Locate the line that contains "Continue the Blender". Print it and each following line through the end of the listing, verbatim, and nothing more.

········

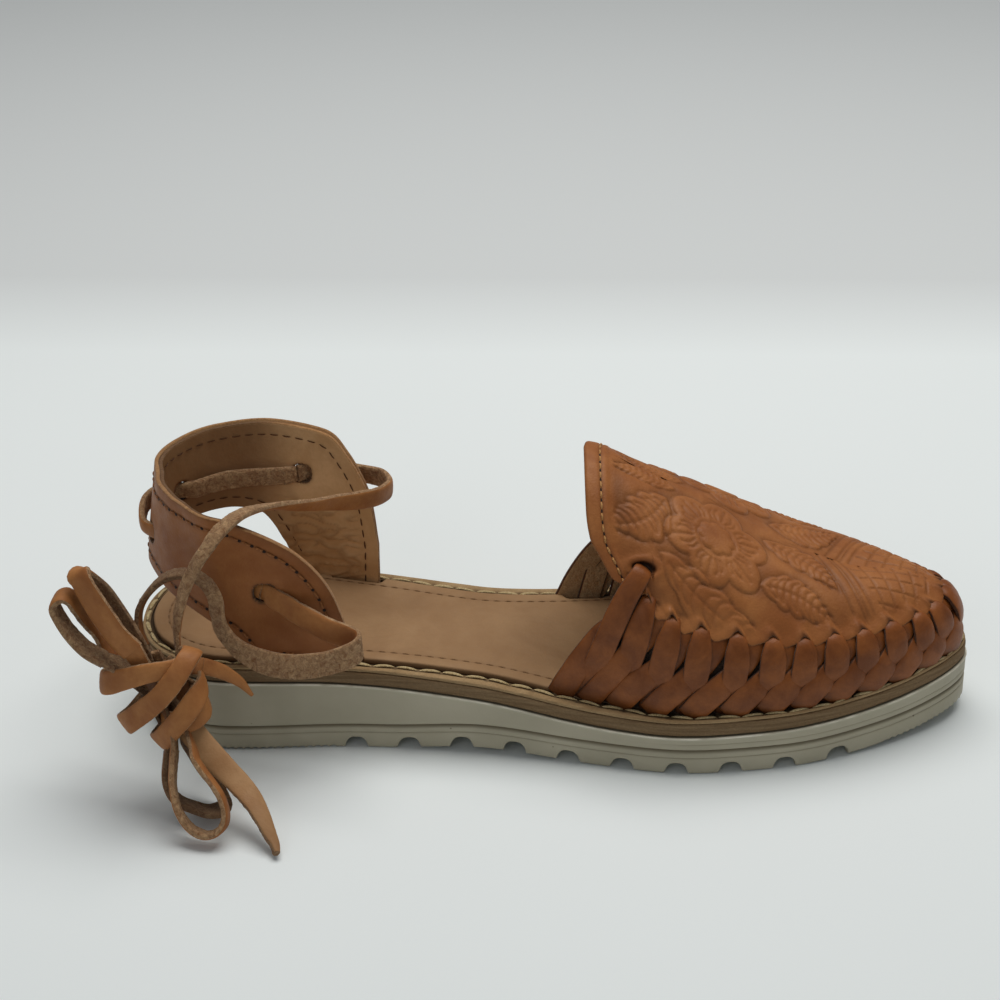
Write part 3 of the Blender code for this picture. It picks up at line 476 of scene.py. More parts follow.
class Look:
    """A Principled material, with short calls that add its nodes.

    Sizes are in millimetres, and fixed colours are display colours, 0 to 255."""

    def __init__(self, name, roughness, fixed):
        self.material = bpy.data.materials.new(name)
        self.material.use_nodes = True
        self.nodes = self.material.node_tree.nodes
        self.shader = self.nodes["Principled BSDF"]
        self.shader.inputs["Roughness"].default_value = roughness
        for key, value in fixed.items():
            self.shader.inputs[key].default_value = value
        self.place = self.nodes.new("ShaderNodeTexCoord").outputs["Object"]

    def feed(self, socket, value):
        """Links a node's output to a socket, or sets a fixed value there."""
        if isinstance(value, bpy.types.NodeSocket):
            self.material.node_tree.links.new(value, socket)
        else:
            socket.default_value = value

    def node(self, kind, inputs, **settings):
        made = self.nodes.new("ShaderNode" + kind)
        for key, value in settings.items():
            setattr(made, key, value)
        for key, value in inputs.items():
            self.feed(made.inputs[key], value)
        return made

    def math(self, operation, first, second, kind="Math"):
        return self.node(kind, {0: first, 1: second}, operation=operation).outputs[0]

    def times(self, first, second):
        return self.math("MULTIPLY", first, second)

    def plus(self, first, second):
        return self.math("ADD", first, second)

    def noise(self, size, detail=3.0, rough=0.5, stretch=None, bend=0.0):
        place = self.math("MULTIPLY", self.place, stretch, "VectorMath") if stretch else self.place
        return self.node("TexNoise", {"Vector": place, "Scale": 1 / (size * MM), "Detail": detail,
                                      "Roughness": rough, "Distortion": bend}).outputs["Fac"]

    def cells(self, size, feature="F1"):
        made = self.node("TexVoronoi", {"Vector": self.place, "Scale": 1 / (size * MM)}, feature=feature)
        return made.outputs["Distance"]

    def spread(self, value, low, high, to_low=0.0, to_high=1.0):
        return self.node("MapRange", {"Value": value, "From Min": low, "From Max": high, "To Min": to_low,
                                      "To Max": to_high}).outputs["Result"]

    def patches(self, size, low, high, **more):
        """Soft patches: noise that is 0 below low and 1 above high."""
        return self.spread(self.noise(size, **more), low, high)

    def mix(self, amount, first, second):
        first, second = (tone(*value) if isinstance(value, tuple) else value for value in (first, second))
        return self.node("Mix", {0: amount, 6: first, 7: second}, data_type="RGBA").outputs[2]

    def marked(self, attribute, base, mark):
        """The base colour, mixed with a mark's colour where the mesh's attribute says."""
        amount = self.node("Attribute", {}, attribute_name=attribute).outputs["Fac"]
        return self.mix(amount, base, mark)

    def colour(self, value):
        self.feed(self.shader.inputs["Base Color"], value)

    def roughness(self, size, low, high):
        """A roughness that wavers between two values."""
        self.feed(self.shader.inputs["Roughness"], self.spread(self.noise(size), 0.3, 0.7, low, high))

    def bump(self, height, depth):
        made = self.node("Bump", {"Height": height, "Distance": depth * MM, "Strength": 1.0})
        self.feed(self.shader.inputs["Normal"], made.outputs["Normal"])


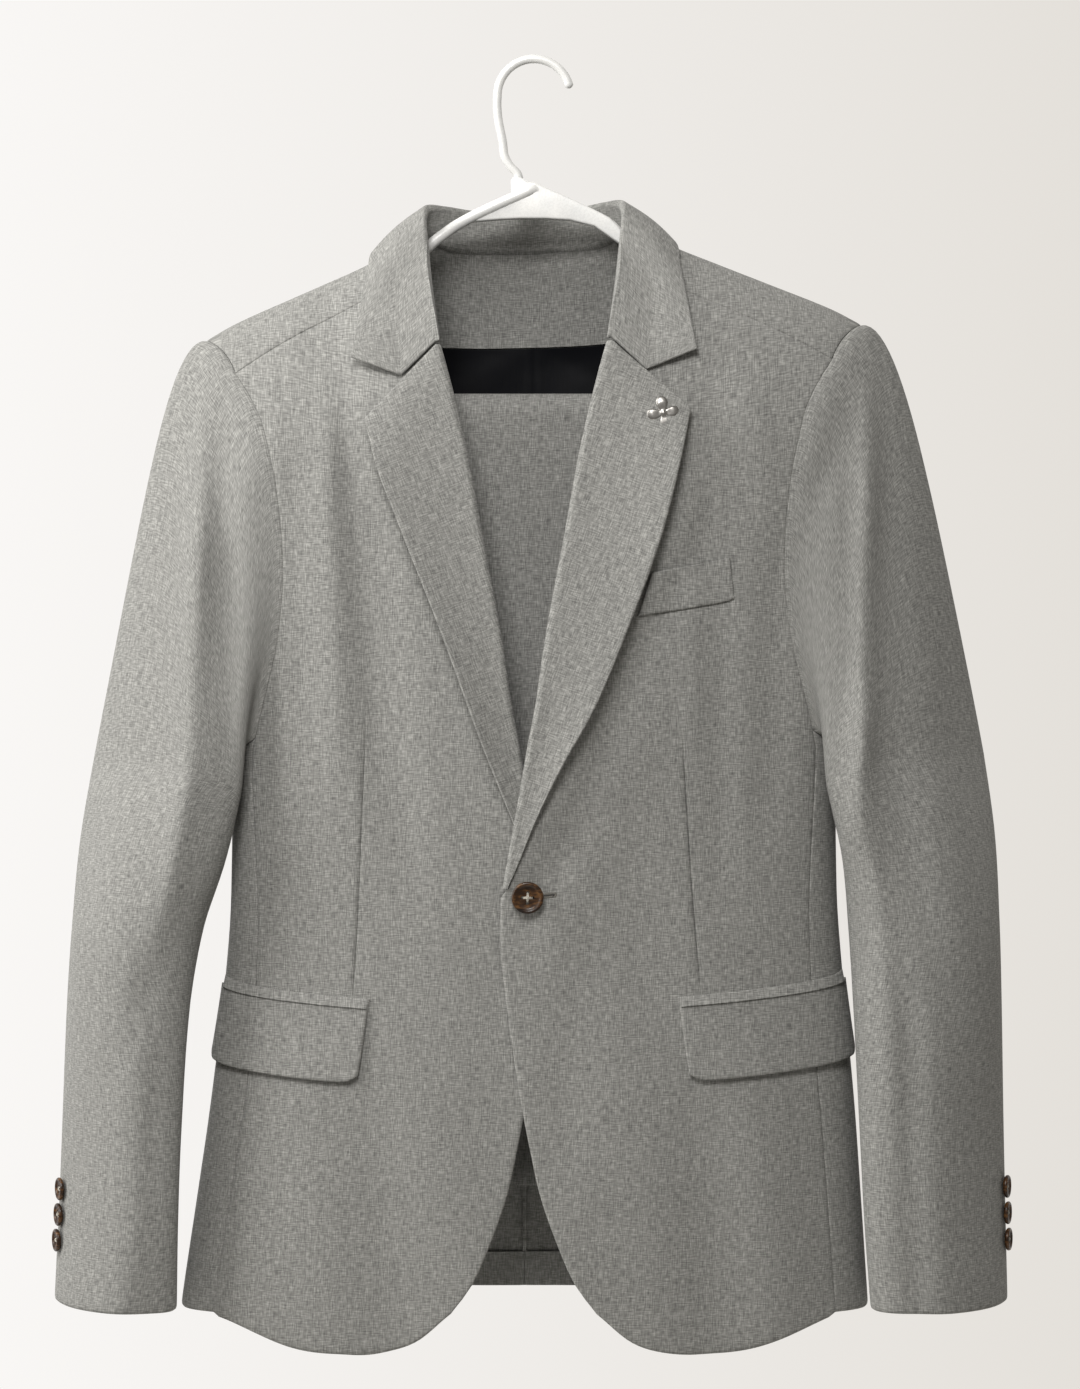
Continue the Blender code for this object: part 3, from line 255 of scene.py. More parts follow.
def walk(given, count):
    """Count + 1 points, evenly spaced along a smooth curve through the given ones."""
    given = np.array(given, float)
    ends = np.concatenate([[2 * given[0] - given[1]], given, [2 * given[-1] - given[-2]]])
    s = np.arange(SPANS)[:, None] / SPANS
    fine = [spline(a, b, c, d, s) for a, b, c, d in zip(ends, ends[1:], ends[2:], ends[3:])]
    fine = np.concatenate(fine + [given[-1:]])
    far = lengths(fine, 0)
    at = np.linspace(0, far[-1], count + 1)
    return np.stack([np.interp(at, far, fine[:, k]) for k in range(fine.shape[1])], axis=1)


def between(values, parts=K):
    """The values with others evenly set between each pair."""
    values = np.array(values, float)
    steps = np.arange(len(values) * parts - parts + 1) / parts
    return np.interp(steps, np.arange(len(values)), values)


def shares_over(rows, cols):
    """Shares up and across a grid of cells, as a column and a row."""
    return np.linspace(0, 1, rows + 1)[:, None], np.linspace(0, 1, cols + 1)[None, :]


def patch(left, right, low, high, shares=None):
    """Grid of points between four edges: left and right run upwards, low and high across."""
    u = np.linspace(0, 1, len(low))[None, :, None]
    v = (np.linspace(0, 1, len(left)) if shares is None else shares)[:, None, None]
    corners = mix(mix(low[0], low[-1], u), mix(high[0], high[-1], u), v)
    return mix(left[:, None], right[:, None], u) + mix(low[None], high[None], v) - corners


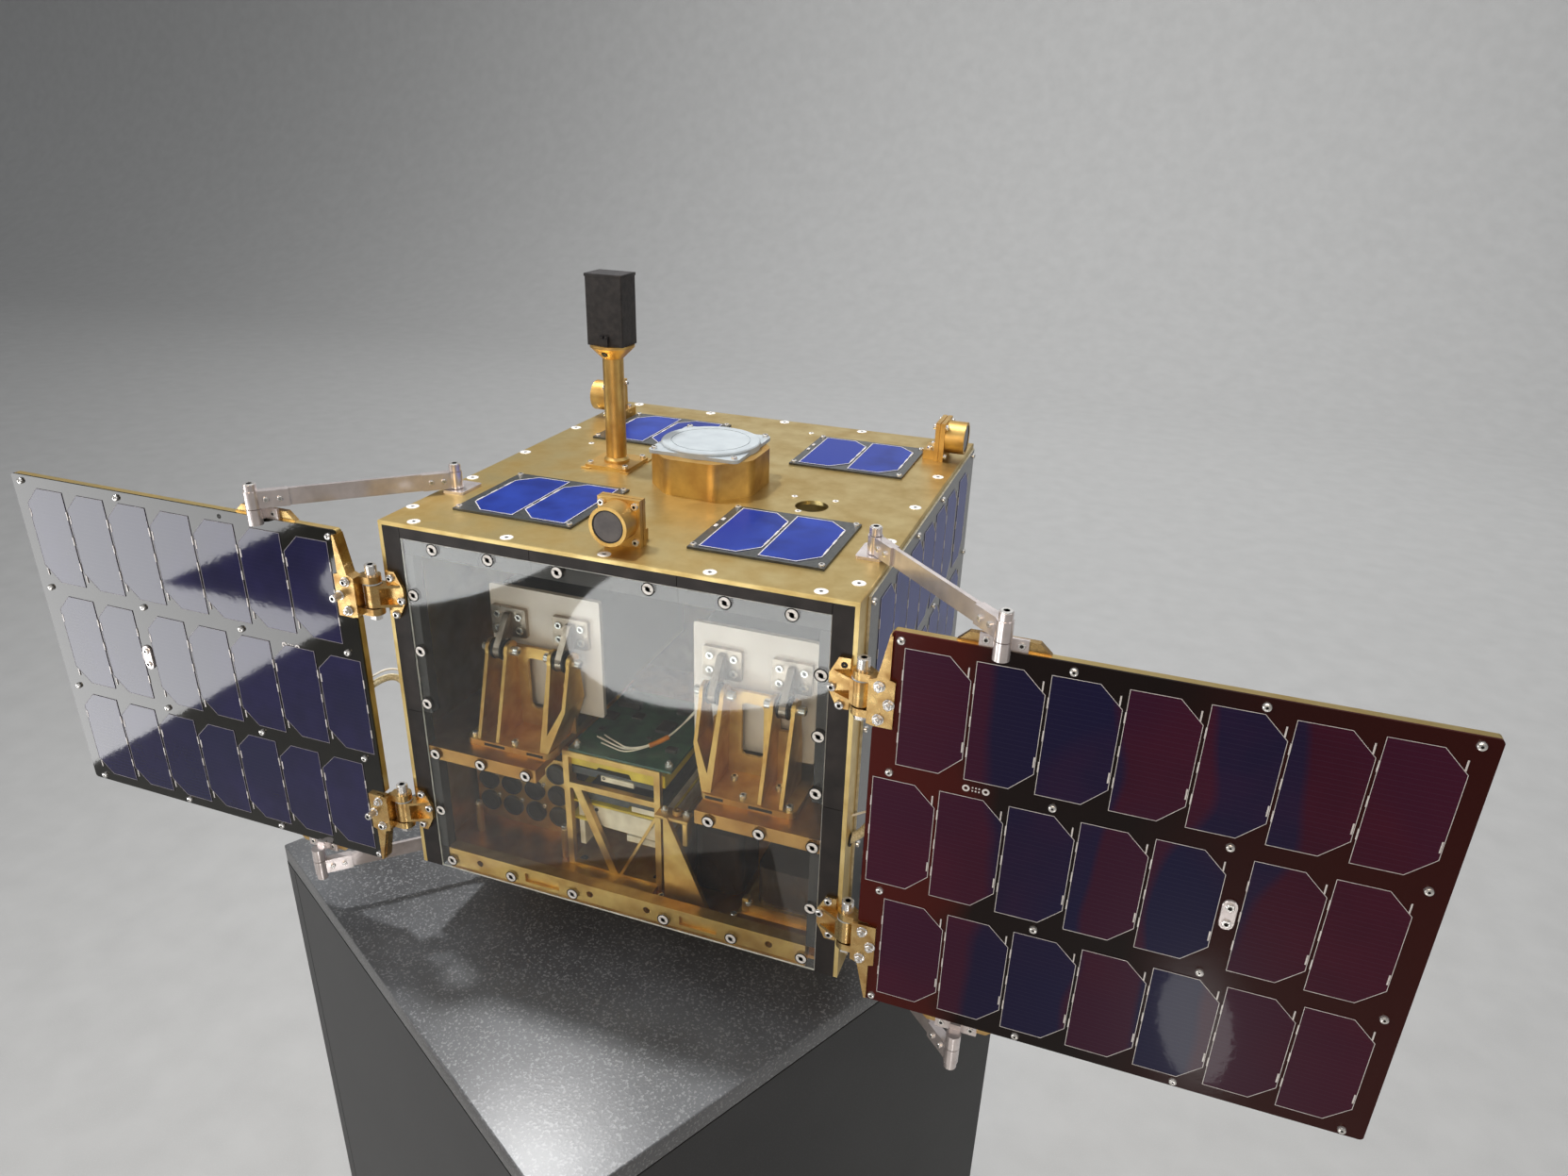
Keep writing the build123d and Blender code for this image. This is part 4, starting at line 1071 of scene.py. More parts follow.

········

REPLY →
Continue the Blender code for this object: part 3, from line 255 of scene.py. More parts follow.
def walk(given, count):
    """Count + 1 points, evenly spaced along a smooth curve through the given ones."""
    given = np.array(given, float)
    ends = np.concatenate([[2 * given[0] - given[1]], given, [2 * given[-1] - given[-2]]])
    s = np.arange(SPANS)[:, None] / SPANS
    fine = [spline(a, b, c, d, s) for a, b, c, d in zip(ends, ends[1:], ends[2:], ends[3:])]
    fine = np.concatenate(fine + [given[-1:]])
    far = lengths(fine, 0)
    at = np.linspace(0, far[-1], count + 1)
    return np.stack([np.interp(at, far, fine[:, k]) for k in range(fine.shape[1])], axis=1)


def between(values, parts=K):
    """The values with others evenly set between each pair."""
    values = np.array(values, float)
    steps = np.arange(len(values) * parts - parts + 1) / parts
    return np.interp(steps, np.arange(len(values)), values)


def shares_over(rows, cols):
    """Shares up and across a grid of cells, as a column and a row."""
    return np.linspace(0, 1, rows + 1)[:, None], np.linspace(0, 1, cols + 1)[None, :]


def patch(left, right, low, high, shares=None):
    """Grid of points between four edges: left and right run upwards, low and high across."""
    u = np.linspace(0, 1, len(low))[None, :, None]
    v = (np.linspace(0, 1, len(left)) if shares is None else shares)[:, None, None]
    corners = mix(mix(low[0], low[-1], u), mix(high[0], high[-1], u), v)
    return mix(left[:, None], right[:, None], u) + mix(low[None], high[None], v) - corners


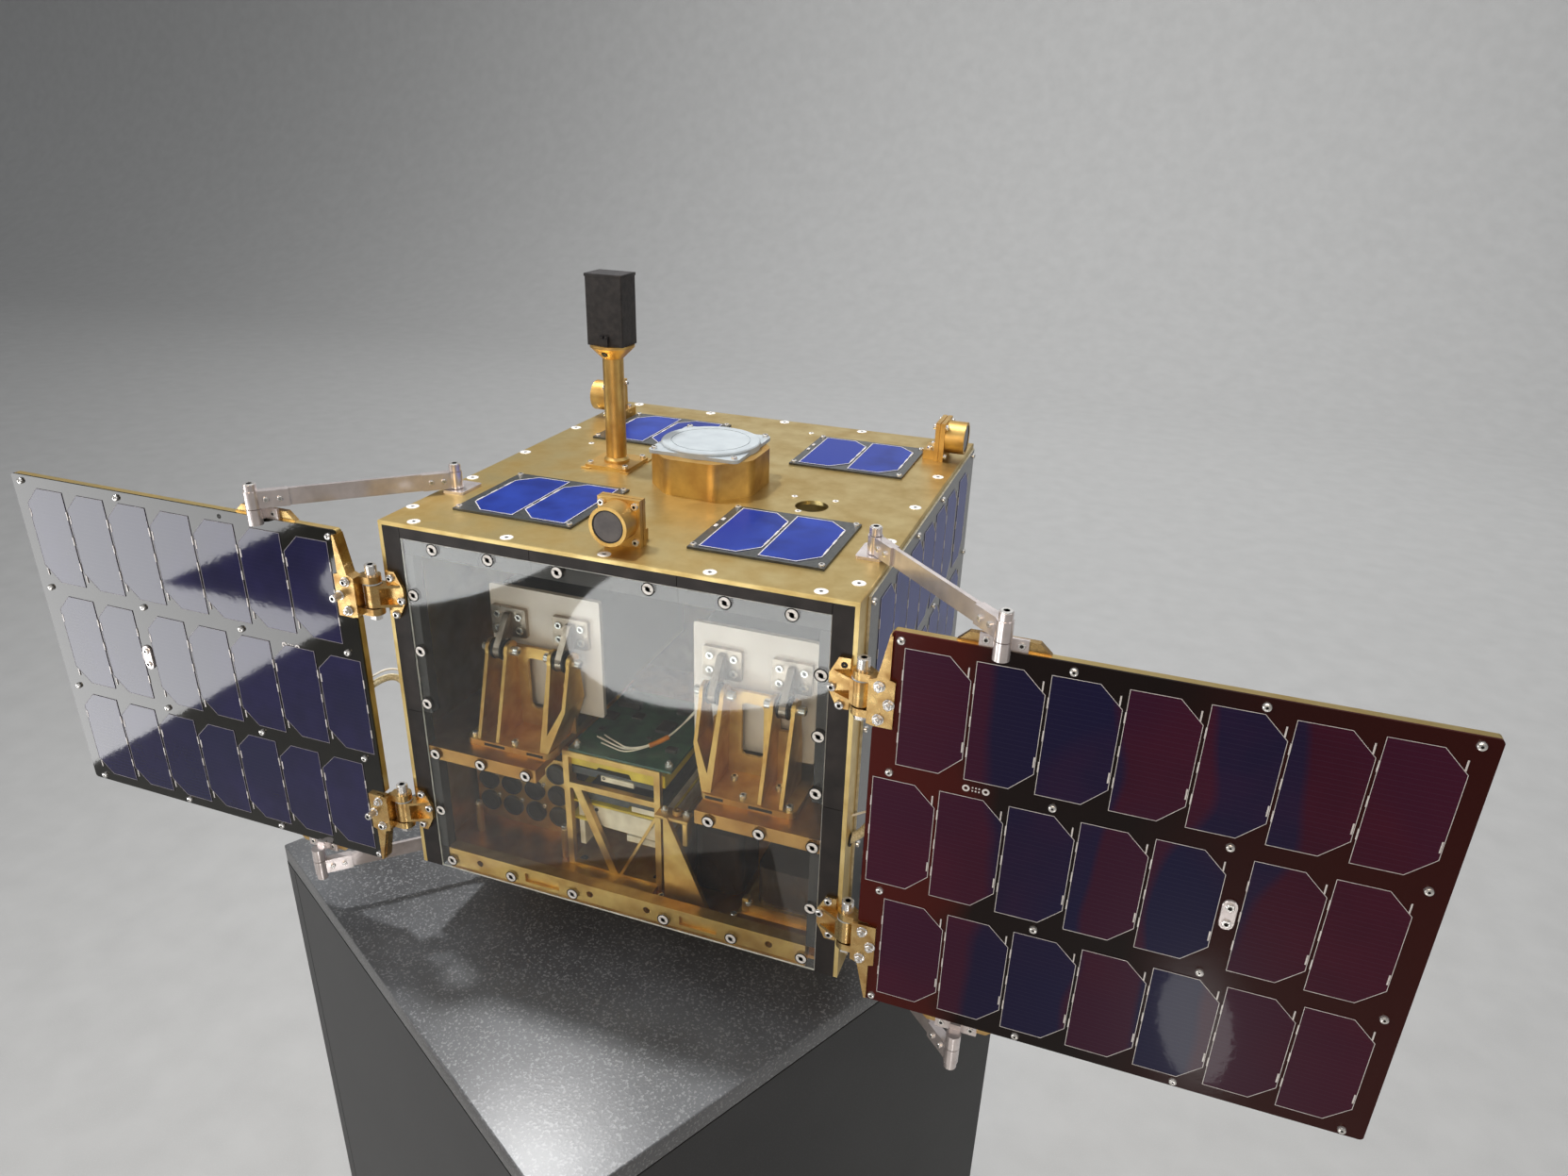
Keep writing the build123d and Blender code for this image. This is part 4, starting at line 1071 of scene.py. More parts follow.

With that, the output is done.